--- TASK ---
Reproduce nothing but the closing run of lines: the line with "in imported if" and each line that follows it to the end of the data.

--- DATA EXCERPT ---

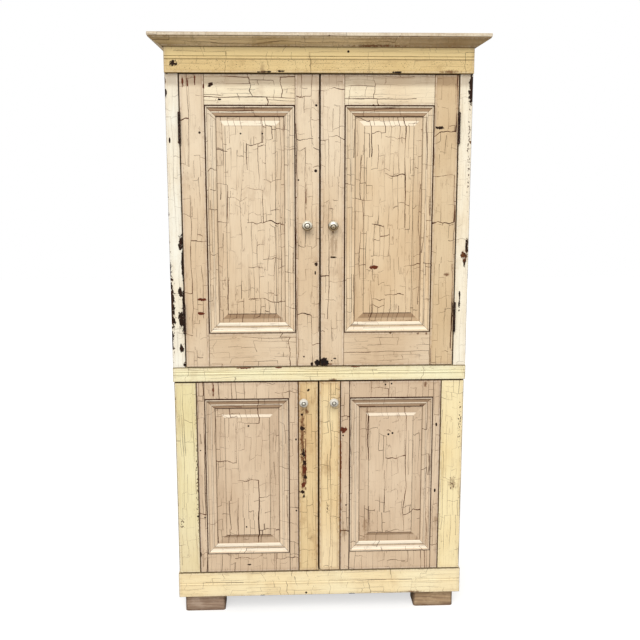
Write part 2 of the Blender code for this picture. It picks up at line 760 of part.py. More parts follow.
def make_pivot(name, side, rail, door_board, rail_edge, door_edge):
    """One pivot pin, driven into a rail and turning in the end of a door's board."""
    axis = pivot_axis(side)
    upward = 1 if rail_edge > door_edge else -1
    rail_end = rail_edge + upward * PIVOT_BITE
    door_end = door_edge - upward * PIVOT_BITE
    shape = bmesh.new()
    add_rod(shape, PIVOT_RADIUS, *sorted((rail_end, door_end)), *axis)
    finish_piece(name, shape, DARK_IRON, smooth=True)
    for piece, end, mouth, clearance in ((rail, rail_end + upward * JOINT_GAP, rail_edge, JOINT_GAP),
                                         (door_board, door_end - upward * JOINT_GAP, door_edge,
                                          PIVOT_CLEARANCE)):
        bore = bmesh.new()
        beyond = mouth + math.copysign(OVERRUN, mouth - end)
        add_rod(bore, PIVOT_RADIUS + clearance, *sorted((end, beyond)), *axis)
        combine(piece, make_cutter(f"{name}_{piece.name}_bore", bore, piece.parent), "DIFFERENCE")


# Knobs

METAL_KNOB_SHARES = (
    (0, 1.00), (0.22, 0.99), (0.30, 0.95), (0.34, 0.90), (0.62, 0.91), (0.88, 0.83), (1.00, 0.69),
    (0.94, 0.56), (0.66, 0.46), (0.38, 0.38), (0.34, 0.22), (0.42, 0.12), (0.62, 0.06),
)
METAL_FOOT_SHARE = 0.62
CHINA_KNOB_SHARES = (
    (0, 1.00), (0.30, 0.98), (0.62, 0.91), (0.88, 0.77), (1.00, 0.58), (0.92, 0.41),
    (0.66, 0.28), (0.52, 0.18), (0.56, 0.08),
)
CHINA_FOOT_SHARE = 0.56


def knob_profile(shares, foot_share, radius, reach, tilt=0):
    """Profile of a knob as (radius, height off the door) points, from its crown to its shank's end.

    A drooping knob's foot stands off enough for its low edge to clear the door.
    """
    lift = 2 * JOINT_GAP + radius * foot_share * math.tan(tilt)
    crown = [(radius * across, reach * out) for across, out in shares]
    foot = [(radius * foot_share, lift), (KNOB_SHANK_RADIUS, lift)]
    return crown + foot + [(KNOB_SHANK_RADIUS, -KNOB_SHANK_DEPTH), (0, -KNOB_SHANK_DEPTH)]


def make_knob(name, profile, spot, tilt, finish, parent, seat):
    """One turned knob with its shank in a bored seat.

    Args:
        profile: points of the turned profile.
        spot: where the knob's axis meets the door's face.
        tilt: how far the knob droops.
        seat: the piece that the shank goes into.
    """
    mesh = bpy.data.meshes.new(name)
    points = [(radius, 0, height) for radius, height in profile]
    mesh.from_pydata(points, [(start, start + 1) for start in range(len(points) - 1)], [])
    mesh.materials.append(finish.material())
    knob = bpy.data.objects.new(name, mesh)
    parts.objects.link(knob)
    turned = knob.modifiers.new("turned", "SCREW")
    turned.steps = turned.render_steps = KNOB_STEPS
    turned.use_merge_vertices = True
    turned.merge_threshold = WELD_DISTANCE
    turned.use_smooth_shade = True
    knob.parent = parent
    knob.location = Vector(spot) - parent.location
    knob.rotation_euler = (math.radians(90) + tilt, 0, 0)
    depth = KNOB_SHANK_DEPTH + JOINT_GAP
    radius = KNOB_SHANK_RADIUS + JOINT_GAP
    bore = bmesh.new()
    bmesh.ops.create_cone(bore, cap_ends=True, segments=KNOB_STEPS, radius1=radius, radius2=radius,
                          depth=depth + OVERRUN, matrix=Matrix.Translation((0, 0, (OVERRUN - depth) / 2)))
    cutter = make_cutter(name + "_bore", bore, parent)
    cutter.location = knob.location
    cutter.rotation_euler = knob.rotation_euler
    combine(seat, cutter, "DIFFERENCE")


# Doors

def door_axis(name, axis, height):
    """Empty on a door's hinge axis that carries the door's pieces."""
    pivot = bpy.data.objects.new(name, None)
    pivot.location = (*axis, height)
    parts.objects.link(pivot)
    return pivot


def make_upper_door(label, side):
    """One upper door, hung on butt hinges between the corner stile and the middle."""
    name = "upper_" + label
    low = upper_opening_low + UPPER_DOOR_BOTTOM_GAP
    high = frieze_low - UPPER_DOOR_TOP_GAP
    pivot = door_axis(name + "_door_axis", upper_hinge_axis(side), low)
    left, right = spread(side, MEETING_GAP / 2, stile_inner - hinge_gap)
    frame = Frame(name, pivot, left, right, low, high, face_plane, UPPER_DOOR_THICKNESS,
                  UPPER_STILE_WIDTH, UPPER_STILE_WIDTH, UPPER_TOP_RAIL_HEIGHT,
                  UPPER_BOTTOM_RAIL_HEIGHT, BEIGE_PAINT)
    frame.make_separate([name + "_hinge_stile", name + "_meeting_stile"][::-side])
    frame.make_panel()
    frame.make_moulding()
    for place, height in hinge_heights():
        make_leaf(f"{name}_{place}_case_leaf", side, height, 0)
        make_leaf(f"{name}_{place}_door_leaf", side, height, 1, pivot)
    droop = METAL_KNOB_DROOP if side > 0 else 0
    profile = knob_profile(METAL_KNOB_SHARES, METAL_FOOT_SHARE, METAL_KNOB_RADIUS, METAL_KNOB_REACH,
                           droop)
    spot = (side * (MEETING_GAP / 2 + UPPER_KNOB_SETBACK), face_plane,
            low + (high - low) * UPPER_KNOB_SHARE)
    make_knob(name + "_knob", profile, spot, droop, AGED_NICKEL, pivot,
              bpy.data.objects[name + "_meeting_stile"])


def make_lower_board(name, side, inner, outer, low, high, pivot, worn):
    """One upright board of a lower door, its lower inner corner worn round if asked."""
    first, last = spread(side, inner, outer)
    shape = bmesh.new()
    add_block(shape, (first, lower_door_face, low), (last, lower_door_back, high), 0)
    if worn:
        corner = first if side > 0 else last
        round_edge(shape, lambda point: abs(point.x - corner) < WELD_DISTANCE
                   and point.z < low + WELD_DISTANCE, WORN_CORNER_RADIUS)
    long_edges = [edge for edge in shape.edges
                  if abs(edge.verts[0].co.z - edge.verts[1].co.z) > (high - low) / 2]
    bmesh.ops.bevel(shape, geom=long_edges, offset=BOARD_EASE, segments=1, profile=0.5, affect="EDGES")
    return finish_piece(name, shape, YELLOW_PAINT, pivot)


def make_lower_door(label, side, outer_width, inner_width):
    """One lower door: outer board, framed panel and inner board, glued edge to edge.

    The frame fills what the two boards leave of the door's width.
    """
    name = "lower_" + label
    low = lower_opening_low + LOWER_DOOR_BOTTOM_GAP
    high = waist_rail_low - LOWER_DOOR_TOP_GAP
    pivot = door_axis(name + "_door_axis", pivot_axis(side), low)
    outer_edge = half_width - LOWER_DOOR_EDGE_INSET
    meeting_edge = side * LOWER_MEETING_OFFSET + MEETING_GAP / 2
    frame_outer = outer_edge - outer_width - JOINT_GAP
    frame_inner = meeting_edge + inner_width + JOINT_GAP

    outer = make_lower_board(name + "_outer_board", side, frame_outer + JOINT_GAP, outer_edge,
                             low, high, pivot, False)
    inner = make_lower_board(name + "_inner_board", side, meeting_edge, frame_inner - JOINT_GAP,
                             low, high, pivot, side > 0)
    left, right = spread(side, frame_inner, frame_outer)
    stile_widths = [LOWER_OUTER_STILE_WIDTH, LOWER_INNER_STILE_WIDTH][::-side]
    frame = Frame(name, pivot, left, right, low, high, lower_door_face, LOWER_DOOR_THICKNESS,
                  *stile_widths, LOWER_TOP_RAIL_HEIGHT, LOWER_BOTTOM_RAIL_HEIGHT,
                  GREYED_BEIGE_PAINT)
    frame.make_glued()
    frame.make_panel()
    frame.make_moulding()
    make_pivot(name + "_top_pivot", side, bpy.data.objects["waist_rail"], outer, waist_rail_low, high)
    make_pivot(name + "_bottom_pivot", side, bpy.data.objects["base_rail"], outer,
               lower_opening_low, low)
    profile = knob_profile(CHINA_KNOB_SHARES, CHINA_FOOT_SHARE, CHINA_KNOB_RADIUS, CHINA_KNOB_REACH)
    spot = (side * (meeting_edge + LOWER_KNOB_SETBACK), lower_door_face, high - LOWER_KNOB_DROP)
    make_knob(name + "_knob", profile, spot, 0, WHITE_CHINA, pivot, inner)


def make_case():
    """Everything that stands still."""
    make_side("left_side", -1)
    make_side("right_side", 1)
    make_levels()
    make_back()
    make_front_boards()
    make_cornice()
    for name, side, front in (("front_left_foot", -1, True), ("front_right_foot", 1, True),
                              ("back_left_foot", -1, False), ("back_right_foot", 1, False)):
        make_foot(name, side, front)


make_case()
make_upper_door("left", -1)
make_upper_door("right", 1)
make_lower_door("left", -1, LEFT_OUTER_BOARD_WIDTH, LEFT_INNER_BOARD_WIDTH)
make_lower_door("right", 1, RIGHT_OUTER_BOARD_WIDTH, RIGHT_INNER_BOARD_WIDTH)
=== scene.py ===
"""Looks of a tall painted country cupboard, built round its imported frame.

Metres, +Z up, the doors face -Y and the left doors are at -X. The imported
nodes keep their shapes and get old, cracked paint, bare wood and metal. Knobs,
raised panels and panel mouldings are modelled anew, a little finer. Screws,
nails and the paint's thick edge beside the upper doors are added.
"""
from __future__ import annotations

import logging
import math
from dataclasses import dataclass, replace
from enum import Enum
from typing import Any, Callable, ClassVar, Sequence, Union

import bmesh
import bpy
from mathutils import Matrix, Vector


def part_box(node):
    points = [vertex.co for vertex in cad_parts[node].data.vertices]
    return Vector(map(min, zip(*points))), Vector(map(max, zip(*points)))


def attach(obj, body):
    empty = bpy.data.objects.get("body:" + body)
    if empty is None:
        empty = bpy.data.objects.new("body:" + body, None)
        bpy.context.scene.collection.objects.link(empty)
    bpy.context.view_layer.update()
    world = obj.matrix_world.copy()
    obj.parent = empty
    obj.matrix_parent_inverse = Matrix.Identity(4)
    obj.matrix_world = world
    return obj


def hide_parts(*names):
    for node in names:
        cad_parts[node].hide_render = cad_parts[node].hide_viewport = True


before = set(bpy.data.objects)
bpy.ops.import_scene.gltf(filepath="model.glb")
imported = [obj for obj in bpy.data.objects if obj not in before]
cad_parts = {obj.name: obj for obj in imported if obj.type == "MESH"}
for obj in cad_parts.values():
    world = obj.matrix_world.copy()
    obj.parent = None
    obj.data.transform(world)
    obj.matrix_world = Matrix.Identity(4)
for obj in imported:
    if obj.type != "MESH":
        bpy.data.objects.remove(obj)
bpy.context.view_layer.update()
LOG = logging.getLogger("cupboard")

Colour = tuple[float, float, float]
Point = tuple[float, float, float]
Band = tuple[float, float, float, float, float]
Number = Union["Value", float]


def tone(red: float, green: float, blue: float) -> Colour:
    """Turns a screen colour into the linear one that shaders take.

    Args:
        red: screen red, 0 to 255.
        green: screen green, 0 to 255.
        blue: screen blue, 0 to 255.

    Returns:
        The linear colour.
    """
    shares = [part / 255 for part in (red, green, blue)]
    red_share, green_share, blue_share = [
        share / 12.92 if share <= 0.04045 else ((share + 0.055) / 1.055) ** 2.4 for share in shares
    ]
    return red_share, green_share, blue_share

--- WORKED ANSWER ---
cad_parts = {obj.name: obj for obj in imported if obj.type == "MESH"}
for obj in cad_parts.values():
    world = obj.matrix_world.copy()
    obj.parent = None
    obj.data.transform(world)
    obj.matrix_world = Matrix.Identity(4)
for obj in imported:
    if obj.type != "MESH":
        bpy.data.objects.remove(obj)
bpy.context.view_layer.update()
LOG = logging.getLogger("cupboard")

Colour = tuple[float, float, float]
Point = tuple[float, float, float]
Band = tuple[float, float, float, float, float]
Number = Union["Value", float]


def tone(red: float, green: float, blue: float) -> Colour:
    """Turns a screen colour into the linear one that shaders take.

    Args:
        red: screen red, 0 to 255.
        green: screen green, 0 to 255.
        blue: screen blue, 0 to 255.

    Returns:
        The linear colour.
    """
    shares = [part / 255 for part in (red, green, blue)]
    red_share, green_share, blue_share = [
        share / 12.92 if share <= 0.04045 else ((share + 0.055) / 1.055) ** 2.4 for share in shares
    ]
    return red_share, green_share, blue_share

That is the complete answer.